Ce qu’en dit la Ligue
Même s’il ne tenait pas au départ à commenter cette affaire, Didier Quillot a accepté d'éclaircir quelques points pour RMC Sport. C'est effectivement le seul appel du président de Guingamp qui a lancé la procédure d'alerte. A la question "Une seule personne suffit donc à lancer une telle procédure?", la réponse du directeur général exécutif de la LFP est claire: "Oui car les propos tenus étaient sans ambiguïté". Il n'a pas souhaité davantage entrer dans les détails de ces propos mais a ajouté: "L'appel vient directement d'un président de Ligue 1".

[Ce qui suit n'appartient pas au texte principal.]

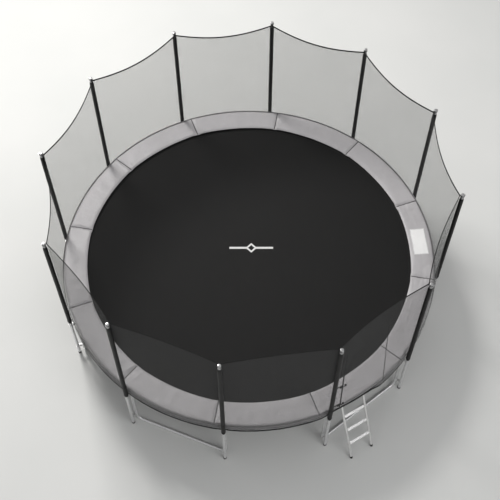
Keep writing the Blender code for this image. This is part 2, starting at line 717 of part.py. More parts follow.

Quelle suite à cette affaire?
La procédure ouverte par la LFP ne signifie pas que les soupçons sont fondés ou qu’il y a véritablement une affaire. Elle est juste automatique. "Dans le cadre de cette procédure, la commission de discipline a été automatiquement saisie et a ouvert une instruction depuis hier", précise ce mardi un communiqué de l'instance. C’est aussi dans le cadre de cette procédure que Caen et Angers ont été prévenus avant la rencontre samedi.
La commission de discipline de la Ligue se réunit mercredi, comme c’est toujours le cas. Celle-ci a été saisie "en application de l'article 3, considérant que le délégué de la rencontre a été avisé d'éléments susceptibles de douter de l'intégrité de la rencontre Caen-Angers", précise L’Equipe ce mardi. C’est lors de cette commission que l’ouverture d’une enquête sera décidée ou non. En parallèle, un instructeur a été nommé et va enquêter auprès des trois clubs concernés. Même si pour l’heure, aucun élément ne vient avérer l’existence de soupçons fondés. La suite sportive aura lieu le 4 mai, lors du match… entre Caen et Guingamp, pour la 35e journée de Ligue 1.